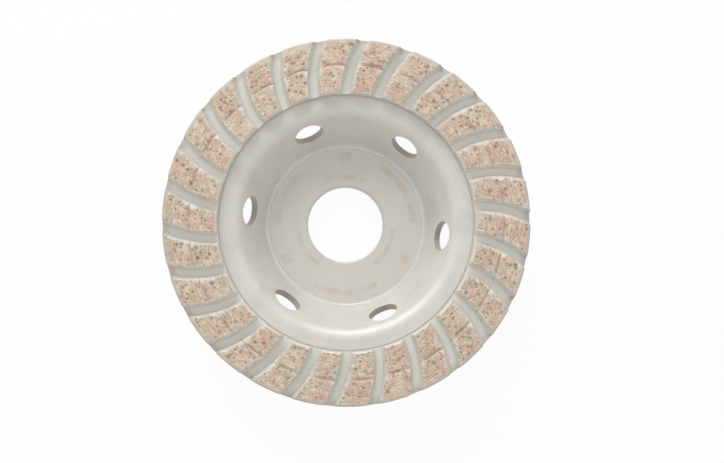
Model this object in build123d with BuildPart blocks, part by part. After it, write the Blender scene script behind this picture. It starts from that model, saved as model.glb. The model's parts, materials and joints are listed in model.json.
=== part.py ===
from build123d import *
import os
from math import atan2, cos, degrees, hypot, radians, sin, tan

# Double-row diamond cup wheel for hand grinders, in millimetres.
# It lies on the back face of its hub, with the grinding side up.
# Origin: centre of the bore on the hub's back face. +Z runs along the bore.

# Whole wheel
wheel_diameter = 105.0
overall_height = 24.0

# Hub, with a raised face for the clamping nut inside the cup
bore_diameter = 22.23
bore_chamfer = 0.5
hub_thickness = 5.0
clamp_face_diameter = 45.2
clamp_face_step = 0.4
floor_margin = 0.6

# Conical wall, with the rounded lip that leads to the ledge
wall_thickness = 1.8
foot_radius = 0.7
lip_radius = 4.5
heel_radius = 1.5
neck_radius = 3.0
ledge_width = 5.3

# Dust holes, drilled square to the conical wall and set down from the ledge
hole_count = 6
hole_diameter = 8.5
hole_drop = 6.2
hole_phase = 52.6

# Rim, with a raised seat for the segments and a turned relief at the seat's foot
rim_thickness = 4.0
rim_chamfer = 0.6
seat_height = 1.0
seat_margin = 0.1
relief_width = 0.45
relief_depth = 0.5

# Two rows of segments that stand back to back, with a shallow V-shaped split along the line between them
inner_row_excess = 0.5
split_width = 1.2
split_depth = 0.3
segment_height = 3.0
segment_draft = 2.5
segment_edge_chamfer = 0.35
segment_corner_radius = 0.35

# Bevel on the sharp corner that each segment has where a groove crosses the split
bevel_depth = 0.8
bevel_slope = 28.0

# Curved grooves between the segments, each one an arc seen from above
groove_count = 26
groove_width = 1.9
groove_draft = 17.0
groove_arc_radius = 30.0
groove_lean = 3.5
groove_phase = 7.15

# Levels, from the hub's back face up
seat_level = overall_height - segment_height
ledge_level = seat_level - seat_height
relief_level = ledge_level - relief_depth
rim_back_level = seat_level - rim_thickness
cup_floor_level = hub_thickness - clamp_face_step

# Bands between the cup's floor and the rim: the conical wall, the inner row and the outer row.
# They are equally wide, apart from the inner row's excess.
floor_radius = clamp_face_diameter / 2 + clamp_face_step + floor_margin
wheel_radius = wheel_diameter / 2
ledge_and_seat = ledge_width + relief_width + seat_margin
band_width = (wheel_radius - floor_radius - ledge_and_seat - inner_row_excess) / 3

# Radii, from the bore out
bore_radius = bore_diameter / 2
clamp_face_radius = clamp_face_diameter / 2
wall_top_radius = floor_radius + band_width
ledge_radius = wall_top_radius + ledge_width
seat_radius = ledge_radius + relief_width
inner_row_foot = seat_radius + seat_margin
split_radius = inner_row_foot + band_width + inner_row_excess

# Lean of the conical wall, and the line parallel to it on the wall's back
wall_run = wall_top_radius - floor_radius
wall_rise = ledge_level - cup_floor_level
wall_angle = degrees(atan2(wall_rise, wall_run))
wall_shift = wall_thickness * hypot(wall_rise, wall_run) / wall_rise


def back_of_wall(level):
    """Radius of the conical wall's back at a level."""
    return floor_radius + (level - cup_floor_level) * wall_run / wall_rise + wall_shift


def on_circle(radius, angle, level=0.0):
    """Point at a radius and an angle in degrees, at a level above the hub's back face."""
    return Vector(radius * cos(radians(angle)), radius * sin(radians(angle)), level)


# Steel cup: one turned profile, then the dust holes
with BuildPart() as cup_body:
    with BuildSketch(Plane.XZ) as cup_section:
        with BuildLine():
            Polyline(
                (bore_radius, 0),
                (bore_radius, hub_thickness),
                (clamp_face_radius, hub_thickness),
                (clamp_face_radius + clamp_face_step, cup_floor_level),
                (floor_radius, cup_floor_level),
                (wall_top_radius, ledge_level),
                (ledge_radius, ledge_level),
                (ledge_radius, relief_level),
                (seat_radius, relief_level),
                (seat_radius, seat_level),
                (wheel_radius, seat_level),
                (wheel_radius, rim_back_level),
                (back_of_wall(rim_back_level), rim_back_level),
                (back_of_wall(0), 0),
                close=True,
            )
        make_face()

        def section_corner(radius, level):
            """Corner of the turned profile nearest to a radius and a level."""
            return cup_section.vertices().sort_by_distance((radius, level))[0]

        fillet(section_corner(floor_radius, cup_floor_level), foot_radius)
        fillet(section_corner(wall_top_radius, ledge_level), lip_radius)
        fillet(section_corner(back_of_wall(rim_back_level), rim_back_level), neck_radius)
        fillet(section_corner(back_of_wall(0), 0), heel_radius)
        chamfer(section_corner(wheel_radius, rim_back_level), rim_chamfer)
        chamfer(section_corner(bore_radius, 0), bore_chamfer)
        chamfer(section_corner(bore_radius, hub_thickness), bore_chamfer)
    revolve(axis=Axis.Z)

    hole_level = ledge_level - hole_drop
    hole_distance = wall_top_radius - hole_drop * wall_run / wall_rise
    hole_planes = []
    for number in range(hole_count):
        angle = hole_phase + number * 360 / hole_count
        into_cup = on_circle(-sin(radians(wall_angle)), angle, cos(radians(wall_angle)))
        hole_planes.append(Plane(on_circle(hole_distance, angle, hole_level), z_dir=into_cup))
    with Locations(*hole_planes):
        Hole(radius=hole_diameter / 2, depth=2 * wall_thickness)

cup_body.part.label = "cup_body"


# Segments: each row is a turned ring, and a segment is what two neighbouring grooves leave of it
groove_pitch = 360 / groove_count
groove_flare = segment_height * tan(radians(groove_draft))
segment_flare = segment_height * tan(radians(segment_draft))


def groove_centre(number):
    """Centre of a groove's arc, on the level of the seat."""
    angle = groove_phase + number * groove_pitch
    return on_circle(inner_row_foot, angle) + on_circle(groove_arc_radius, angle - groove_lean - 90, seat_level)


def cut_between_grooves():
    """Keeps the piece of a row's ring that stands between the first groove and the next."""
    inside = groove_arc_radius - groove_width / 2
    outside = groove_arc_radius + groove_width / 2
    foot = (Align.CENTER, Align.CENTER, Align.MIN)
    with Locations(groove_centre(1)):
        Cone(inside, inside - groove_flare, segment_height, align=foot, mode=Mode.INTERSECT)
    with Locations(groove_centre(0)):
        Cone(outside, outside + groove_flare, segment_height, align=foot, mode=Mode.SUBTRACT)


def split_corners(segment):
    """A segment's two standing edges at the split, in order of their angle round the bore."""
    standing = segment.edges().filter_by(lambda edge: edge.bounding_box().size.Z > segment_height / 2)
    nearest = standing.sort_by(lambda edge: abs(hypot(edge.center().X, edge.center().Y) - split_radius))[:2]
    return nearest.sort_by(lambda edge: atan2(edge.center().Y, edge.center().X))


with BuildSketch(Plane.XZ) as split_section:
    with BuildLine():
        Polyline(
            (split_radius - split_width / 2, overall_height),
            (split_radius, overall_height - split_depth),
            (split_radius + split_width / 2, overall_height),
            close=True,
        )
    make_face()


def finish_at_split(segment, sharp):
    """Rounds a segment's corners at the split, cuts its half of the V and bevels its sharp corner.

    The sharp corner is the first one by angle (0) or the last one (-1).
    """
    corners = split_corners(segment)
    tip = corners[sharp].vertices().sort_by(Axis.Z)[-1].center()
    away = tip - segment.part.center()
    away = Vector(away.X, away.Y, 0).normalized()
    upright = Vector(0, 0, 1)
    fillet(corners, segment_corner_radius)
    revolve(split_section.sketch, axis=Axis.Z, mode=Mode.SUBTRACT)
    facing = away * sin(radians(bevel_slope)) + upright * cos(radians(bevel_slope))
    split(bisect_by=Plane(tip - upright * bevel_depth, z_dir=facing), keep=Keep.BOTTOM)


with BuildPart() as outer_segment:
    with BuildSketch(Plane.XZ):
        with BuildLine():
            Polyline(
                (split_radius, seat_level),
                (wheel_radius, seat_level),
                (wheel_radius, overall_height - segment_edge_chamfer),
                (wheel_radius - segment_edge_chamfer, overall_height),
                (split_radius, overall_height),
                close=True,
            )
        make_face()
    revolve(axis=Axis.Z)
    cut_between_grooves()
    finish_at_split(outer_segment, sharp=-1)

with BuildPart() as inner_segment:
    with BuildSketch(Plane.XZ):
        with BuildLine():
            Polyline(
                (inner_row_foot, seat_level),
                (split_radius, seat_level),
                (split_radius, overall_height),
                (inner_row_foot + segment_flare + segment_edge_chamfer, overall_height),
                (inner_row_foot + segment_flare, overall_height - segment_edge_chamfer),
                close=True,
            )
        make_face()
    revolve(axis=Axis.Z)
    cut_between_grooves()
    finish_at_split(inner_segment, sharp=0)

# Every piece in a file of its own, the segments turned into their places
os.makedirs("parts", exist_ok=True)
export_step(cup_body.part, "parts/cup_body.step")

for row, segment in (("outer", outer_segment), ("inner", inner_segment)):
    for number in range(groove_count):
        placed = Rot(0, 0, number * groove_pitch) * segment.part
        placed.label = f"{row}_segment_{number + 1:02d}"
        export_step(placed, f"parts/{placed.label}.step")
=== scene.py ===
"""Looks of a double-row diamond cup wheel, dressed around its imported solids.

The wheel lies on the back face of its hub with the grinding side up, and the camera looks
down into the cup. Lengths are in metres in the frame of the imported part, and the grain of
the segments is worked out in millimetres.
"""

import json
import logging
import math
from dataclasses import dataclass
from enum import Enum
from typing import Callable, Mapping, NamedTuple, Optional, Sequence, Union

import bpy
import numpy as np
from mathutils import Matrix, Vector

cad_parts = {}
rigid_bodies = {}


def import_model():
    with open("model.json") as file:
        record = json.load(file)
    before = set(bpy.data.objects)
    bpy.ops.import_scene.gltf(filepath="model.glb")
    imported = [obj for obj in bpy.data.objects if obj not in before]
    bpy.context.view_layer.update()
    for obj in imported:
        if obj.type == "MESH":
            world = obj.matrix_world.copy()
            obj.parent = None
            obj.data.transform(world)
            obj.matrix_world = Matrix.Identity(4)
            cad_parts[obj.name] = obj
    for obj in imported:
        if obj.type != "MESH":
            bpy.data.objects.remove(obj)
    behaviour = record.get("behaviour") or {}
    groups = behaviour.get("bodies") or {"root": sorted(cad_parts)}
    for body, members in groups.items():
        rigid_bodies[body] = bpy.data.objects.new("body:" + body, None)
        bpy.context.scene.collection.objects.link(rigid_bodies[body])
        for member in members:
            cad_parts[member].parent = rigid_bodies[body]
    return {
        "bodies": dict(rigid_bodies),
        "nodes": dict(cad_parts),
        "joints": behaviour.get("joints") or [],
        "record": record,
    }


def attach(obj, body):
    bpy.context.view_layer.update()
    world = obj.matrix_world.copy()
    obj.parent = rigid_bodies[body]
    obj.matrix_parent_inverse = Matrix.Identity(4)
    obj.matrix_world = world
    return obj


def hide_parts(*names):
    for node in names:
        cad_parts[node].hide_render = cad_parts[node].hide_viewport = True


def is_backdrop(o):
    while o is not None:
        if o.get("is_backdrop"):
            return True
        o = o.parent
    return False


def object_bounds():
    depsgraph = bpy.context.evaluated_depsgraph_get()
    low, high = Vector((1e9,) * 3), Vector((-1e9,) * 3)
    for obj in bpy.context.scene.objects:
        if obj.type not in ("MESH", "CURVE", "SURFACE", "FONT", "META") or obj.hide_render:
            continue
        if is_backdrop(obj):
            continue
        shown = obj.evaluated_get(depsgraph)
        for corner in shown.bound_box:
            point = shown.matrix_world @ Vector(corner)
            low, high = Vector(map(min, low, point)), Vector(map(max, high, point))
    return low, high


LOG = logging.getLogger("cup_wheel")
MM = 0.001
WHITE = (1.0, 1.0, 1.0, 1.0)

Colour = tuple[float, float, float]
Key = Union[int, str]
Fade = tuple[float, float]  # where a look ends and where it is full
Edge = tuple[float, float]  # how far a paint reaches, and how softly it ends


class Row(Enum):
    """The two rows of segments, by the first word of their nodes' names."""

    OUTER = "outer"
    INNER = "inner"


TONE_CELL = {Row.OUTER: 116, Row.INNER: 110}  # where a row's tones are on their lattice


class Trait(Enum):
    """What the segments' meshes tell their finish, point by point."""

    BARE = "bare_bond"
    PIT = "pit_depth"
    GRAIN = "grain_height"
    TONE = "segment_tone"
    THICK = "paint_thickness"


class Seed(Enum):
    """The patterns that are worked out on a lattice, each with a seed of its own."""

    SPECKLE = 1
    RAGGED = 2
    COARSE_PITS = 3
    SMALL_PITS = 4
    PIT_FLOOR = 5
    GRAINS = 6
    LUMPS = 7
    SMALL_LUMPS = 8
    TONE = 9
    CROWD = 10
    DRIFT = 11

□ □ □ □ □

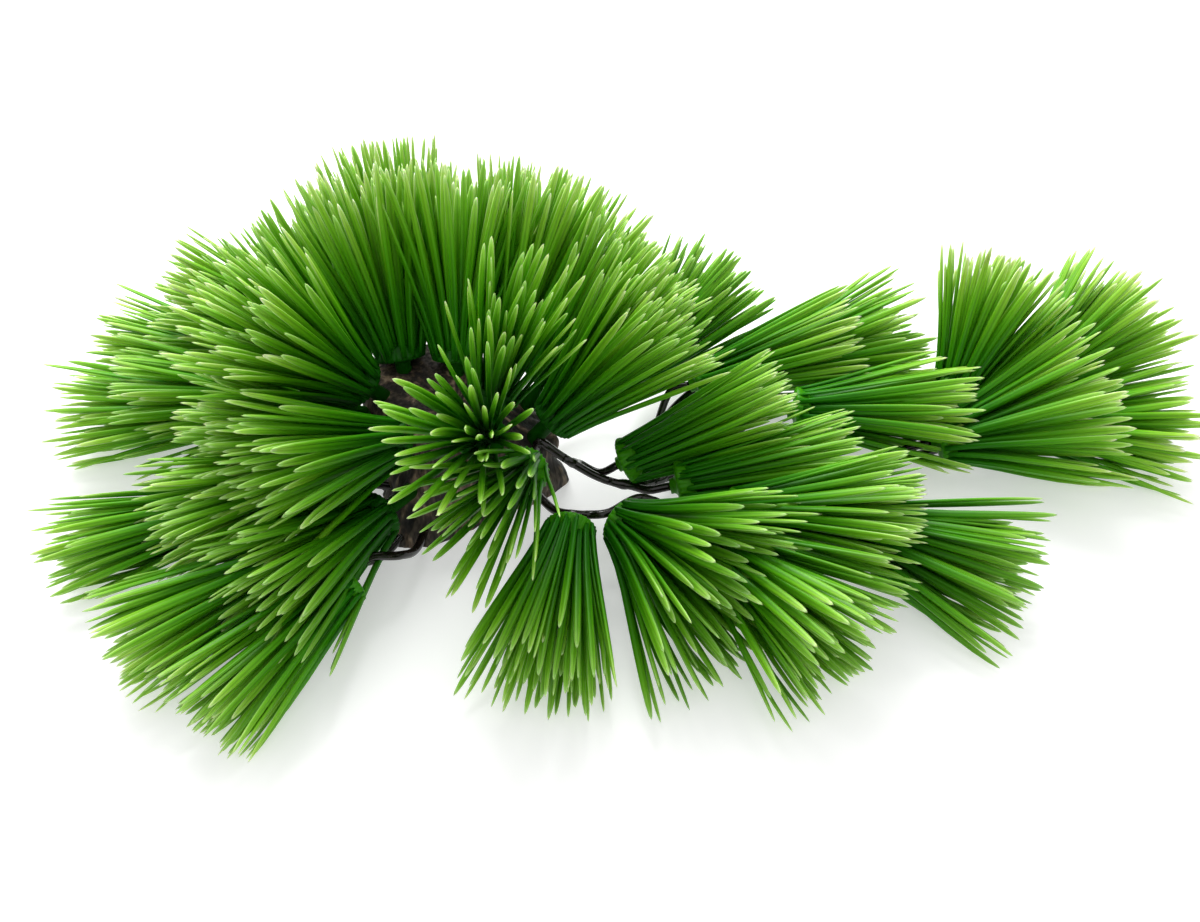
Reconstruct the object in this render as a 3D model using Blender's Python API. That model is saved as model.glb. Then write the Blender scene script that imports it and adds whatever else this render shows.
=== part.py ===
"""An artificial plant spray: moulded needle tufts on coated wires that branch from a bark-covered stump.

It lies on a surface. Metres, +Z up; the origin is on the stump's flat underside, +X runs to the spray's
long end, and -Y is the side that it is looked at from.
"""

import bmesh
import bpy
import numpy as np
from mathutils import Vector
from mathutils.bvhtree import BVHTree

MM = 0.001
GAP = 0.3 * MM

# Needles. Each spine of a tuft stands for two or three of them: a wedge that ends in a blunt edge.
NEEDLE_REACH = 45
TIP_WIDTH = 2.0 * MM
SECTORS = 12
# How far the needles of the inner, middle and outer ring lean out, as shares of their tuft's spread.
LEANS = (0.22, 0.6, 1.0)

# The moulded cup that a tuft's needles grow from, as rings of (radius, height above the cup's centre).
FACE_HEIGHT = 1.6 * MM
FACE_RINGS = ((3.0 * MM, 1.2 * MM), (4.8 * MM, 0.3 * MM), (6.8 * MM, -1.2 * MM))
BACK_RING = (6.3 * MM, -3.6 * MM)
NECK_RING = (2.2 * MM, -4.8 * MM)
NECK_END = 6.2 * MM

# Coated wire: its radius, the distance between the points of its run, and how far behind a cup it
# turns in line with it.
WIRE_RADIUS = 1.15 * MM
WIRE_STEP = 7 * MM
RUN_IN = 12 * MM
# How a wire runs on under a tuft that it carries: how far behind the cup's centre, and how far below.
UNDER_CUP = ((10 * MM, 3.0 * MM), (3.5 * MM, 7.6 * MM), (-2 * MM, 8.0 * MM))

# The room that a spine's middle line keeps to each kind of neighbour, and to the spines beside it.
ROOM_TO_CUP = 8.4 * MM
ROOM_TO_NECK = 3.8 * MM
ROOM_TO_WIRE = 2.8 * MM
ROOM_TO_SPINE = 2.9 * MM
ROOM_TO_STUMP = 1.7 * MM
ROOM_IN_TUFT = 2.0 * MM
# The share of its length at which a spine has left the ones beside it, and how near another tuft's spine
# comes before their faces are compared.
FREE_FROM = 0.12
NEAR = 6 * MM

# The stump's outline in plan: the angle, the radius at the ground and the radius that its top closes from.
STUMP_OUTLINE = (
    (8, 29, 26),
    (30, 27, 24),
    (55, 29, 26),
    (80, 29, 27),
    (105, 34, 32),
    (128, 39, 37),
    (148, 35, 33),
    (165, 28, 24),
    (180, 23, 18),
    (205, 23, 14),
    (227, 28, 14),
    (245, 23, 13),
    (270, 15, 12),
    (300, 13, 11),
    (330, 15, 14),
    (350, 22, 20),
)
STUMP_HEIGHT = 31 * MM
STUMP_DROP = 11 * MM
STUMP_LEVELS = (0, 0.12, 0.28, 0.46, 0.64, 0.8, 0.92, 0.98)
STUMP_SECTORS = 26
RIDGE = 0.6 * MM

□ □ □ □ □

Output the lines of the records above exactly as they appear, from the line containing "Reconstruct the object" through the line containing "a bark-covered stump.".

- _Solved exercise_
Reconstruct the object in this render as a 3D model using Blender's Python API. That model is saved as model.glb. Then write the Blender scene script that imports it and adds whatever else this render shows.
=== part.py ===
"""An artificial plant spray: moulded needle tufts on coated wires that branch from a bark-covered stump.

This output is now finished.